By Tracy Smith
Exactly 10 years after Hurricane Katrina hit New Orleans, former US President George W Bush has returned, declaring the city "better than ever".
A decade earlier, he was criticised for viewing the destruction from the comfort of Air Force One.
More than 1800 people died, and a mismanaged government response stranded thousands more for days.
Michelle Langsford gave birth to twins 13 weeks premature. Only Kade survived, and at just over 450g (1lb), he was clinging to life in a New Orleans neo-natal unit when the monster storm hit.
"Windows were blowing in; tiles were coming off the walls; people were getting nervous," says Ms Langsford.
As the waters rose, Kade and 120 other babies had to be evacuated without their parents.
After the longest 48 hours of their lives, the Langsfords were reunited. But like so many others in Katrina's path, their world was shattered.
Now 10 years old, Kade is healthy and a pretty good basketball player. With insurance money and a loan, his parents built a new house north of town. She says they have recovered.

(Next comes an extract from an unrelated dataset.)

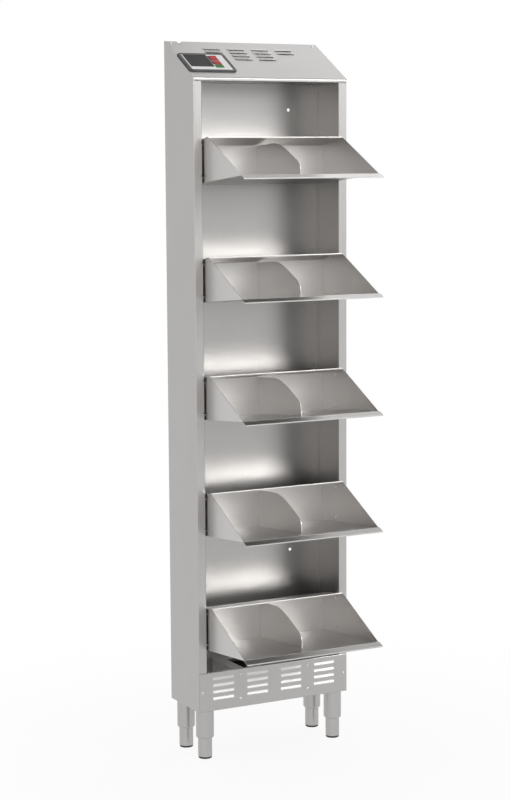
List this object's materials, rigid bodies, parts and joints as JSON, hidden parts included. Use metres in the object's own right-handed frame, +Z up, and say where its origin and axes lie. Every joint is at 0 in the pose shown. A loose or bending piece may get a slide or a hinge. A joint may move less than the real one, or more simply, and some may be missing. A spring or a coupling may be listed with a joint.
{
  "type": "shoe dryer",
  "caption": "Tall slim stainless shoe drying cabinet on legs, with hanging open bins, a louvred base with a warm air tray, and a sloped head with a small control panel.",
  "frame": {"origin": "on the floor, in the middle of the footprint that the bins' lips and the back panel bound", "axes": "+Z up, front faces -Y, +X to the viewer's right when facing the front"},
  "size_m": [0.48, 0.423, 2.007],
  "materials": {
    "satin_steel": "satin stainless sheet and tube",
    "bin_steel": "polished stainless sheet",
    "bright_steel": "bright fasteners",
    "black_rubber": "matte",
    "dark_plastic": "fine satin",
    "white_plastic": "satin face plate",
    "display_black": "dark display window",
    "dark_red_lens": "unlit indicator lens",
    "red_key": "satin key",
    "green_key": "satin key",
    "board_green": "circuit board",
    "black_plastic": "moulded",
    "black_heater": "heat resistant black",
    "aluminium_can": "plain",
    "ivory_plastic": "moulded",
    "grey_plastic": "trunking"
  },
  "bodies": {
    "cabinet": {"side_panel_left": "satin_steel", "side_panel_right": "satin_steel", "back_panel": "satin_steel", "head_shelf": "satin_steel", "top_cover": "satin_steel", "cover_screws": "bright_steel", "kick_panel": "satin_steel", "kick_screws": "bright_steel", "fan_tray": "satin_steel", "leg_plate_left": "satin_steel", "leg_plate_right": "satin_steel", "leg_front_left": "satin_steel", "leg_front_right": "satin_steel", "leg_rear_left": "satin_steel", "leg_rear_right": "satin_steel", "leg_bolts": "bright_steel", "control_bezel": "dark_plastic", "control_face": "white_plastic", "display_window": "display_black", "indicator_window": "dark_red_lens", "controller_tub": "dark_plastic", "control_board": "board_green", "fan_frame": "black_plastic", "heater": "black_heater", "thermostat": "aluminium_can", "terminal_block": "ivory_plastic", "cable_gland": "black_rubber", "cable_conduit": "grey_plastic"},
    "bin_1": {"bin_pan_1": "bin_steel", "bin_ends_1": "bin_steel", "bin_divider_1": "bin_steel", "bin_pins_1": "bright_steel"},
    "bin_2": {"bin_pan_2": "bin_steel", "bin_ends_2": "bin_steel", "bin_divider_2": "bin_steel", "bin_pins_2": "bright_steel"},
    "bin_3": {"bin_pan_3": "bin_steel", "bin_ends_3": "bin_steel", "bin_divider_3": "bin_steel", "bin_pins_3": "bright_steel"},
    "bin_4": {"bin_pan_4": "bin_steel", "bin_ends_4": "bin_steel", "bin_divider_4": "bin_steel", "bin_pins_4": "bright_steel"},
    "bin_5": {"bin_pan_5": "bin_steel", "bin_ends_5": "bin_steel", "bin_divider_5": "bin_steel", "bin_pins_5": "bright_steel"},
    "foot_front_left": {"foot_front_left": "satin_steel", "pad_front_left": "black_rubber"},
    "foot_front_right": {"foot_front_right": "satin_steel", "pad_front_right": "black_rubber"},
    "foot_rear_left": {"foot_rear_left": "satin_steel", "pad_rear_left": "black_rubber"},
    "foot_rear_right": {"foot_rear_right": "satin_steel", "pad_rear_right": "black_rubber"},
    "timer_key": {"timer_key": "red_key"},
    "stop_key": {"stop_key": "red_key"},
    "start_key": {"start_key": "green_key"},
    "rotor": {"fan_rotor": "black_plastic"}
  },
  "joints": [
    {"name": "bin_1_lift", "type": "slide", "parent": "cabinet", "child": "bin_1", "axis": [0, -0.866, 0.5], "range_m": [0, 0.13]},
    {"name": "bin_2_lift", "type": "slide", "parent": "cabinet", "child": "bin_2", "axis": [0, -0.866, 0.5], "range_m": [0, 0.13]},
    {"name": "bin_3_lift", "type": "slide", "parent": "cabinet", "child": "bin_3", "axis": [0, -0.866, 0.5], "range_m": [0, 0.13]},
    {"name": "bin_4_lift", "type": "slide", "parent": "cabinet", "child": "bin_4", "axis": [0, -0.866, 0.5], "range_m": [0, 0.13]},
    {"name": "bin_5_lift", "type": "slide", "parent": "cabinet", "child": "bin_5", "axis": [0, -0.866, 0.5], "range_m": [0, 0.13]},
    {"name": "foot_front_left_height", "type": "slide", "parent": "cabinet", "child": "foot_front_left", "axis": [0, 0, 1], "range_m": [-0.025, 0.015]},
    {"name": "foot_front_right_height", "type": "slide", "parent": "cabinet", "child": "foot_front_right", "axis": [0, 0, 1], "range_m": [-0.025, 0.015]},
    {"name": "foot_rear_left_height", "type": "slide", "parent": "cabinet", "child": "foot_rear_left", "axis": [0, 0, 1], "range_m": [-0.025, 0.015]},
    {"name": "foot_rear_right_height", "type": "slide", "parent": "cabinet", "child": "foot_rear_right", "axis": [0, 0, 1], "range_m": [-0.025, 0.015]},
    {"name": "timer_key_press", "type": "slide", "parent": "cabinet", "child": "timer_key", "axis": [0, 0.5039, -0.8638], "range_m": [0, 0.0008], "stiffness_N_per_m": 1500},
    {"name": "stop_key_press", "type": "slide", "parent": "cabinet", "child": "stop_key", "axis": [0, 0.5039, -0.8638], "range_m": [0, 0.0008], "stiffness_N_per_m": 1500},
    {"name": "start_key_press", "type": "slide", "parent": "cabinet", "child": "start_key", "axis": [0, 0.5039, -0.8638], "range_m": [0, 0.0008], "stiffness_N_per_m": 1500},
    {"name": "rotor_spin", "type": "hinge", "parent": "cabinet", "child": "rotor", "pos_m": [0, 0.1235, 0.19], "axis": [0, 0, 1], "continuous": true}
  ]
}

Katrina displaced more than 1 million people along the Gulf, and destroyed more than 130,000 homes in New Orleans alone.
But many, like Dollie Owens are still trying to find their footing.
Ms Owens refused to leave her elderly and ailing parents in New Orleans. When the hotel where they had sought refuge flooded, she was helped out.
Even now, Ms Owens wonders where she's headed.
"I'm still stuck," she says.
She lost her mother, Callie, in 2007. Her father, Soloman, died in 2012.
"There's nothing to go back to."
She's renting a house in Baton Rouge.
Granddaughter Jere is now 11 and lives nearby.
But despite all she's lost, Ms Owens has kept her family together.
"Through it all when I look at my children, my grandkids, they always gave me that real hope that I'm going to make it."
And with them, she'll always be home.